** Begin **

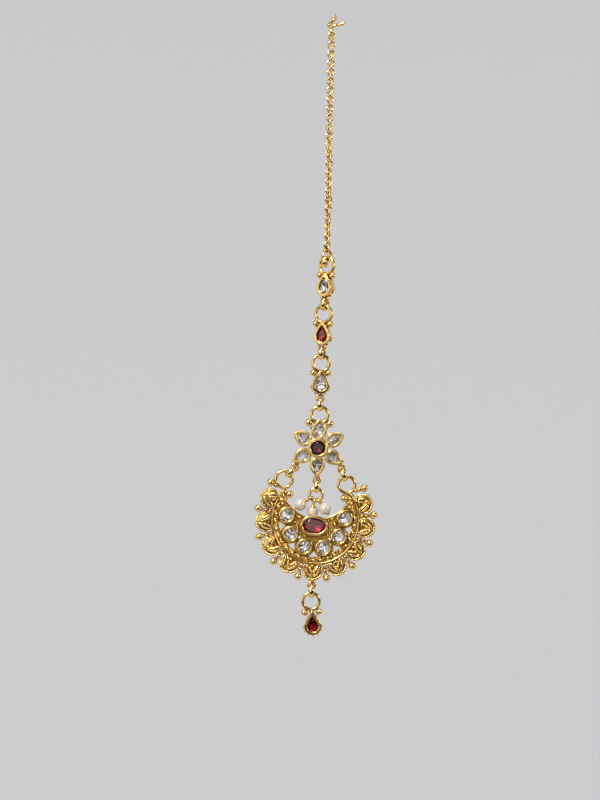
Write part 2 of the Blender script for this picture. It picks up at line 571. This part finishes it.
def leaf_mesh(soup, matrix, seed):
    """A half-round leaf: a notched rim outside, two grooved lobes that part in a V, and a plate in the notch."""
    rng = np.random.default_rng(100 + seed)

    def q(name, s=1):
        return (s * LEAF[name][0], LEAF[name][1])

    # rim: runs from one lobe round the crown to the other
    side = arc3(q("lobe"), q("side"), q("tip"), 12)
    crown = arc3(q("tip"), q("crown"), q("tip", -1), 72)
    other = [(-x, y) for x, y in reversed(side)]
    path = side + crown + [q("tip", -1)] + other
    hx, hy = 0.0, -14.10
    n = len(path)
    cut = [0.0]
    for i in range(1, n):
        cut.append(cut[-1] + math.dist(path[i - 1], path[i]))
    total = cut[-1]
    v, f, sides, rim_patina = [], [], 11, []
    for i, (x, y) in enumerate(path):
        d = math.hypot(x - hx, y - hy)
        ux, uy = (x - hx) / d, (y - hy) / d
        share = math.sin(math.pi * cut[i] / total)
        w = 0.26 + 0.62 * share**1.2
        tick = ((cut[i] - total / 2) / 0.47 + 0.5) % 1.0 - 0.5
        dent = 0.13 * math.exp(-((tick / 0.16) ** 2)) * (0.3 + 0.7 * share)
        for j in range(sides):
            c = math.pi * (j / (sides - 1))
            along = 0.06 - w * (1 - math.cos(c)) / 2
            z = 0.10 + (0.42 + 0.30 * share) * math.sin(c) ** 0.7 - dent * math.sin(c) + (0.22 if j == sides - 1 else 0)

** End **

**Work instructions**
Every line above should be written out again exactly as it stands.

**Correct answer**
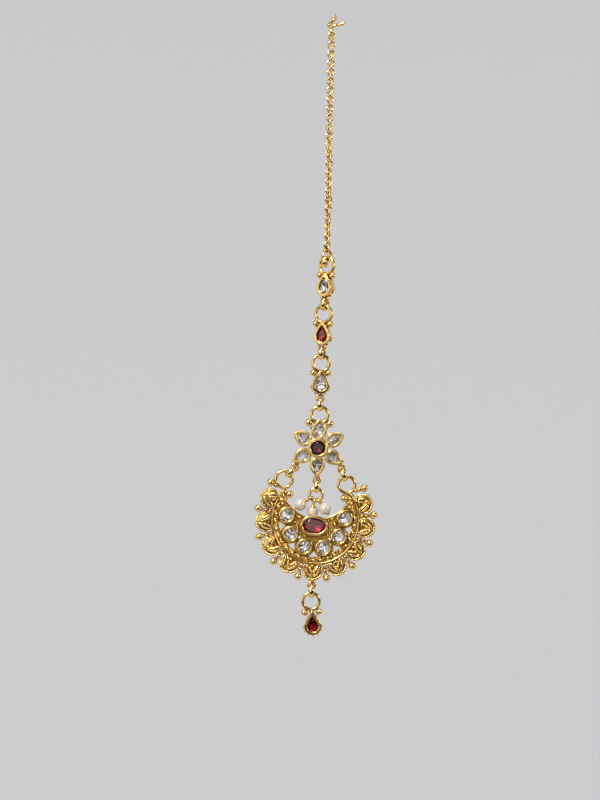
Write part 2 of the Blender script for this picture. It picks up at line 571. This part finishes it.
def leaf_mesh(soup, matrix, seed):
    """A half-round leaf: a notched rim outside, two grooved lobes that part in a V, and a plate in the notch."""
    rng = np.random.default_rng(100 + seed)

    def q(name, s=1):
        return (s * LEAF[name][0], LEAF[name][1])

    # rim: runs from one lobe round the crown to the other
    side = arc3(q("lobe"), q("side"), q("tip"), 12)
    crown = arc3(q("tip"), q("crown"), q("tip", -1), 72)
    other = [(-x, y) for x, y in reversed(side)]
    path = side + crown + [q("tip", -1)] + other
    hx, hy = 0.0, -14.10
    n = len(path)
    cut = [0.0]
    for i in range(1, n):
        cut.append(cut[-1] + math.dist(path[i - 1], path[i]))
    total = cut[-1]
    v, f, sides, rim_patina = [], [], 11, []
    for i, (x, y) in enumerate(path):
        d = math.hypot(x - hx, y - hy)
        ux, uy = (x - hx) / d, (y - hy) / d
        share = math.sin(math.pi * cut[i] / total)
        w = 0.26 + 0.62 * share**1.2
        tick = ((cut[i] - total / 2) / 0.47 + 0.5) % 1.0 - 0.5
        dent = 0.13 * math.exp(-((tick / 0.16) ** 2)) * (0.3 + 0.7 * share)
        for j in range(sides):
            c = math.pi * (j / (sides - 1))
            along = 0.06 - w * (1 - math.cos(c)) / 2
            z = 0.10 + (0.42 + 0.30 * share) * math.sin(c) ** 0.7 - dent * math.sin(c) + (0.22 if j == sides - 1 else 0)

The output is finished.